Publication or External Link






Levy processes have gained great success in pricing single asset options. In this thesis, we introduce a methodology enabling us to extend the single asset pricing technique based on Levy processes to multiasset cases.

In our method, we assume the log-return of each asset as a linear sum of independent factors. These factors are driven by the Levy processes, and the specific Levy process we are studying in this thesis is the Variance Gamma (VG) process. We recover these factors by a signal processing technique called independent component analysis (ICA), from which we get the physical measure (P measure). To price the contingent claims, we still need the risk-neutral measure (Q measure). We bridge the gap between physical measure and risk-neutral measure by introducing the transformation of measure between the P measure and the Q measure. We next write each asset as the linear sum of factors under risk-neutral measure. Thus, we may calibrate the measure change parameters simultaneously through individual listed option data. With the measure change parameters (from P measure to Q measure) being recovered, we're able to price multiasset products by doing Monte Carlo simulation.

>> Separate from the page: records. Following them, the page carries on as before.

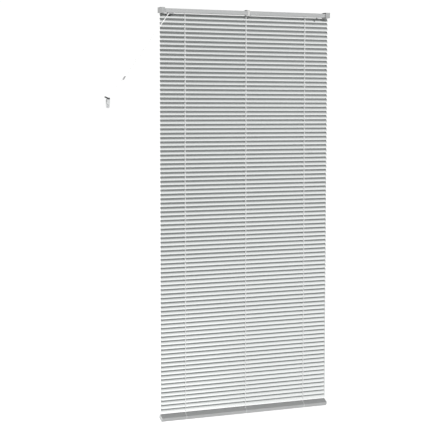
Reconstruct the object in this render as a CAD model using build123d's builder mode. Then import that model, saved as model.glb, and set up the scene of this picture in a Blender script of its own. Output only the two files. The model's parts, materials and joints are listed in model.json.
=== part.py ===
from build123d import *
import math
import os

# Venetian blind, hung from its brackets and let down to its full drop.
# X runs along the slats (right as seen from the room), the room is on the -Y side, +Z is up.
# The origin is on the middle bracket's top plate, halfway along the blind, in the plane of the slats.
# Millimetres throughout.

# Driving dimensions
SLAT_LENGTH = 992.0
SLAT_WIDTH = 25.0
SLAT_THICKNESS = 0.25
SLAT_CAMBER = 1.6
SLAT_COUNT = 92
SLAT_PITCH = 23.03
SLAT_TILT = 63.0  # degrees from level, room-side edge down
FIRST_SLAT_Z = -42.0
HINGED_EVERY = 4  # every fourth slat is a part of its own

HEADRAIL_LENGTH = 988.0
HEADRAIL_DEPTH = 38.0
HEADRAIL_HEIGHT = 21.0
HEADRAIL_TOP = -5.5
HEADRAIL_WALL = 0.8
HEADRAIL_LIP = 5.0

RAIL_DEPTH = 40.0
RAIL_THICKNESS = 24.0
RAIL_WALL = 1.4
RAIL_TILT = 30.0
RAIL_Z = -2174.9
RAIL_CAP = 2.0

LADDER_X = (-355.0, 0.0, 355.0)
LADDER_RADIUS = 0.5
LADDER_REACH = 8.1  # from the slat plane to each upright of a ladder
CORD_RADIUS = 0.7
SLOT_LENGTH = 9.0
SLOT_WIDTH = 3.5

ROD_Y = 4.0
ROD_Z = -15.0
ROD_RADIUS = 3.0
DRUM_RADIUS = 7.0
RUNNING_CLEARANCE = 0.08

BRACKET_WIDTH = 26.0
BRACKET_HEIGHT = 29.6
BRACKET_WALL = 0.9
BRACKET_OUTER_X = 500.0
BRACKET_HALF_DEPTH = 20.2

# Derived places
headrail_floor = HEADRAIL_TOP - HEADRAIL_HEIGHT
headrail_inside_floor = headrail_floor + HEADRAIL_WALL
tilt = math.radians(SLAT_TILT)
chord_direction = (0, math.cos(tilt), math.sin(tilt))
chord_normal = (0, -math.sin(tilt), math.cos(tilt))
rail_tilt = math.radians(RAIL_TILT)
rail_depth_direction = (0, math.cos(rail_tilt), math.sin(rail_tilt))
rail_normal = (0, -math.sin(rail_tilt), math.cos(rail_tilt))

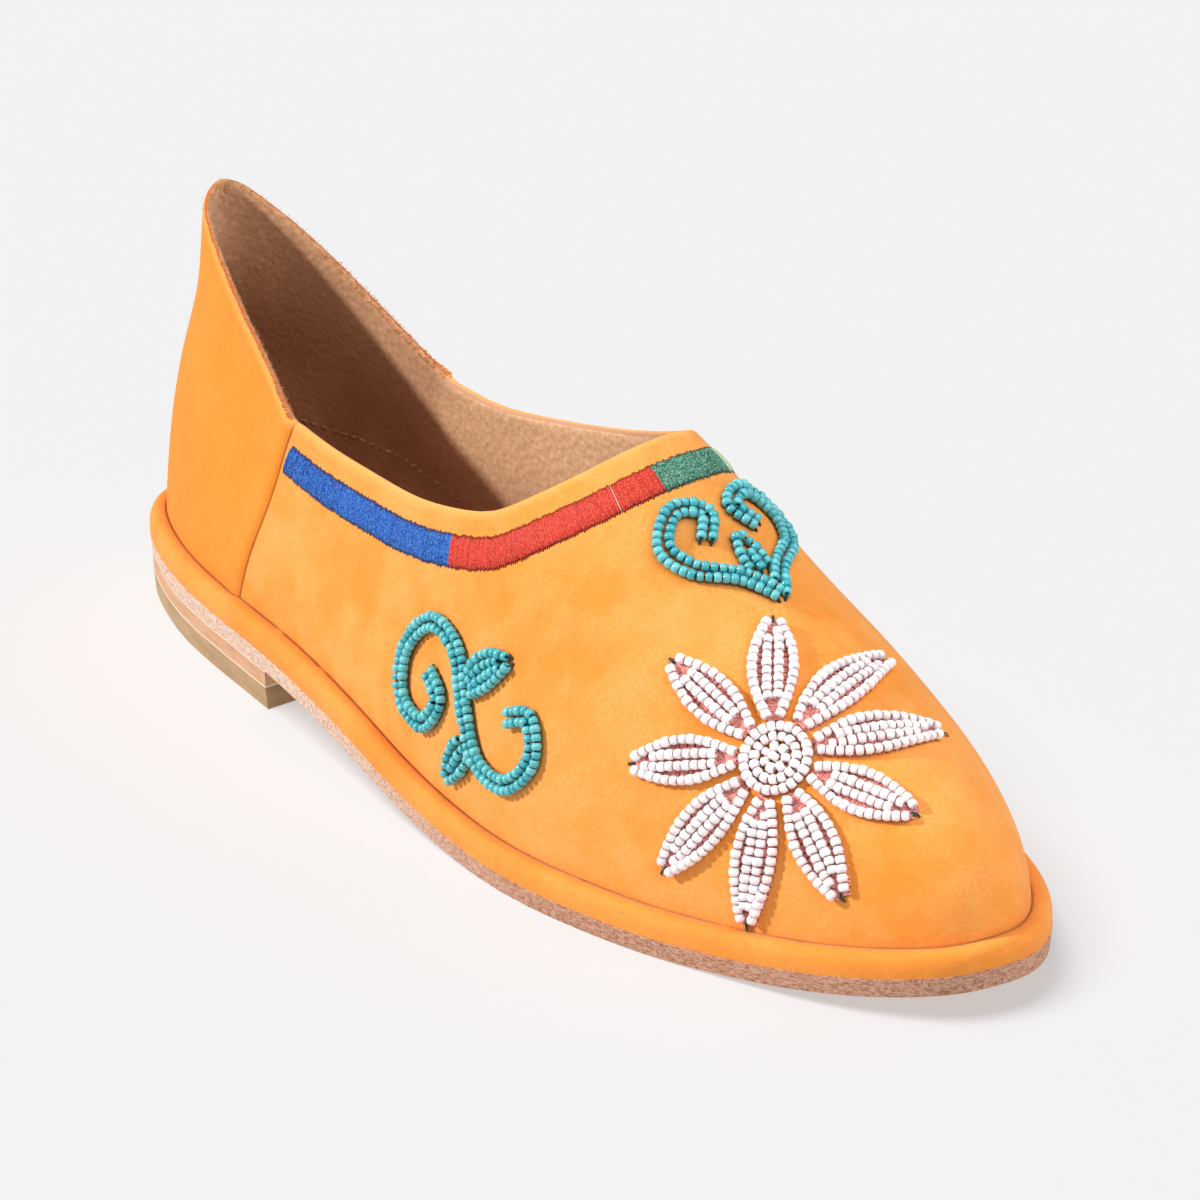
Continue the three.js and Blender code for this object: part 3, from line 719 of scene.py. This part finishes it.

In this thesis, we also explore the possibility of extending Levy processes to multiasset product pricing by applying the copula method. Generally speaking, the copula method enables us to introduce the dependence structure for arbitrary marginal distributions. The probabilistic interpretation of copulas is that we may apply the copula method to write the multivariate distributions for any marginal distributions. We consider examples from two different copula families - the elliptical copula family and Archimedean copula family. We studied Gaussian and Clayton one factor copulas as the examples from these two classes. We calibrated the correlation parameters for both methods and found them inconsistent across different strikes and maturities. And like the volatility smile and skew in the Black-Scholes model, we call it the skew and smile effect of correlation for one factor copula method.